SUPPLIED DATA:
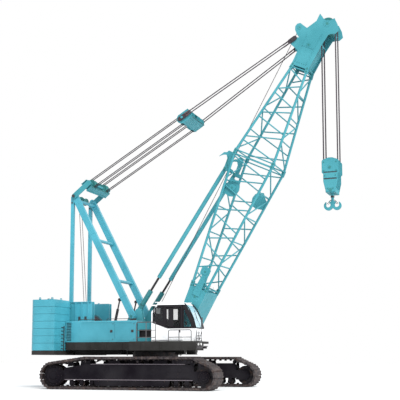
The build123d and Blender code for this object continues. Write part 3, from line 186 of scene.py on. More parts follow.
class Shader(Nodes):
    """The nodes of a material."""

    def __init__(self, name):
        self.material = bpy.data.materials.new(name)
        self.material.use_nodes = True
        super().__init__(self.material.node_tree, "Principled BSDF")
        self.coords = self.node("ShaderNodeTexCoord")["Object"]

    def noise(self, scale, detail, roughness=0.55, stretch=(1, 1, 1)):
        place = self.node("ShaderNodeMapping", {"Vector": self.coords, "Scale": stretch})["Vector"]
        return self.node("ShaderNodeTexNoise", {
            "Vector": place, "Scale": scale, "Detail": detail, "Roughness": roughness})["Fac"]

    def ramp(self, source, low, high, low_value=0.0, high_value=1.0):
        return self.node("ShaderNodeMapRange", {
            "Value": source, "From Min": low, "From Max": high, "To Min": low_value,
            "To Max": high_value})["Result"]

    def patches(self, base, colour, share, low, high, *noise):
        """Lay a colour over the base where noise is high."""
        return self.mix(self.ramp(self.noise(*noise), low, high, 0.0, share), base, colour)

    def bump(self, height, distance, strength):
        self.set(Normal=self.node("ShaderNodeBump", {
            "Height": height, "Distance": distance, "Strength": strength})["Normal"])

    def split(self, source):
        return self.node("ShaderNodeSeparateXYZ", {"Vector": source})

    def normal(self):
        return self.split(self.node("ShaderNodeNewGeometry")["Normal"])

    def crevices(self, reach):
        """Ambient occlusion, 1 in corners and under edges and 0 in the open: the mask of painted
        shade.
        """
        made = self.node("ShaderNodeAmbientOcclusion", {"Distance": reach}, samples=4)
        return self.ramp(made["AO"], 0.35, 0.95, 1.0, 0.0)


def shade(colour, factor):
    """Colour made darker or lighter."""
    return tuple(c * factor for c in colour)


def painted(name, colour, roughness=0.38, dust=(0.40, 0.37, 0.33), dusty=0.3, stain=0.25,
            coat=0.15, corner_shade=0.15, gloss=0.5):
    """Machine enamel: slight fading, faint streaks, dust on flat tops, painted shade in the
    corners.
    """
    shader = Shader(name)
    faded = tuple(min(1.0, c * 1.08 + 0.012) for c in colour)
    base = shader.patches(shade(colour, 0.92), faded, 1.0, 0.35, 0.65, 0.9, 3)
    base = shader.patches(base, shade(colour, 0.55), stain, 0.55, 0.78, 3.0, 5, 0.6,
                          (3, 3, 0.35))
    settled = shader.times(shader.ramp(shader.normal()["Z"], 0.3, 0.95),
                           shader.ramp(shader.noise(2.2, 6), 0.35, 0.7))
    base = shader.mix(shader.times(settled, dusty), base, dust)
    # painted shade: ambient occlusion darkens corners and the undersides of edges toward a darker
    # copy of the paint
    if corner_shade:
        base = shader.mix(shader.times(shader.crevices(0.12), corner_shade), base, shade(colour, 0.3))
    fine = shader.ramp(shader.noise(18, 3), 0.3, 0.7, roughness - 0.06, roughness + 0.1)
    shader.set(Base_Color=base, Roughness=fine, Specular_IOR_Level=gloss, Coat_Weight=coat,
               Coat_Roughness=0.2)
    shader.bump(shader.noise(14, 3), 0.002, 0.12)
    shader.base = base
    return shader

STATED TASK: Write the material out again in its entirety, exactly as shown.

RESPONSE:
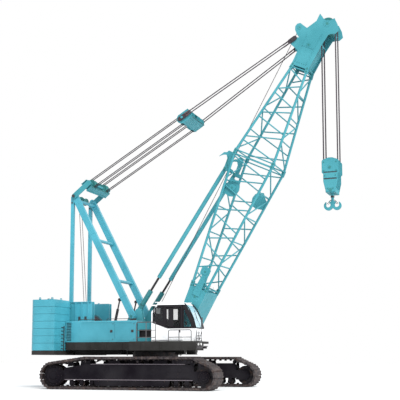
The build123d and Blender code for this object continues. Write part 3, from line 186 of scene.py on. More parts follow.
class Shader(Nodes):
    """The nodes of a material."""

    def __init__(self, name):
        self.material = bpy.data.materials.new(name)
        self.material.use_nodes = True
        super().__init__(self.material.node_tree, "Principled BSDF")
        self.coords = self.node("ShaderNodeTexCoord")["Object"]

    def noise(self, scale, detail, roughness=0.55, stretch=(1, 1, 1)):
        place = self.node("ShaderNodeMapping", {"Vector": self.coords, "Scale": stretch})["Vector"]
        return self.node("ShaderNodeTexNoise", {
            "Vector": place, "Scale": scale, "Detail": detail, "Roughness": roughness})["Fac"]

    def ramp(self, source, low, high, low_value=0.0, high_value=1.0):
        return self.node("ShaderNodeMapRange", {
            "Value": source, "From Min": low, "From Max": high, "To Min": low_value,
            "To Max": high_value})["Result"]

    def patches(self, base, colour, share, low, high, *noise):
        """Lay a colour over the base where noise is high."""
        return self.mix(self.ramp(self.noise(*noise), low, high, 0.0, share), base, colour)

    def bump(self, height, distance, strength):
        self.set(Normal=self.node("ShaderNodeBump", {
            "Height": height, "Distance": distance, "Strength": strength})["Normal"])

    def split(self, source):
        return self.node("ShaderNodeSeparateXYZ", {"Vector": source})

    def normal(self):
        return self.split(self.node("ShaderNodeNewGeometry")["Normal"])

    def crevices(self, reach):
        """Ambient occlusion, 1 in corners and under edges and 0 in the open: the mask of painted
        shade.
        """
        made = self.node("ShaderNodeAmbientOcclusion", {"Distance": reach}, samples=4)
        return self.ramp(made["AO"], 0.35, 0.95, 1.0, 0.0)


def shade(colour, factor):
    """Colour made darker or lighter."""
    return tuple(c * factor for c in colour)


def painted(name, colour, roughness=0.38, dust=(0.40, 0.37, 0.33), dusty=0.3, stain=0.25,
            coat=0.15, corner_shade=0.15, gloss=0.5):
    """Machine enamel: slight fading, faint streaks, dust on flat tops, painted shade in the
    corners.
    """
    shader = Shader(name)
    faded = tuple(min(1.0, c * 1.08 + 0.012) for c in colour)
    base = shader.patches(shade(colour, 0.92), faded, 1.0, 0.35, 0.65, 0.9, 3)
    base = shader.patches(base, shade(colour, 0.55), stain, 0.55, 0.78, 3.0, 5, 0.6,
                          (3, 3, 0.35))
    settled = shader.times(shader.ramp(shader.normal()["Z"], 0.3, 0.95),
                           shader.ramp(shader.noise(2.2, 6), 0.35, 0.7))
    base = shader.mix(shader.times(settled, dusty), base, dust)
    # painted shade: ambient occlusion darkens corners and the undersides of edges toward a darker
    # copy of the paint
    if corner_shade:
        base = shader.mix(shader.times(shader.crevices(0.12), corner_shade), base, shade(colour, 0.3))
    fine = shader.ramp(shader.noise(18, 3), 0.3, 0.7, roughness - 0.06, roughness + 0.1)
    shader.set(Base_Color=base, Roughness=fine, Specular_IOR_Level=gloss, Coat_Weight=coat,
               Coat_Roughness=0.2)
    shader.bump(shader.noise(14, 3), 0.002, 0.12)
    shader.base = base
    return shader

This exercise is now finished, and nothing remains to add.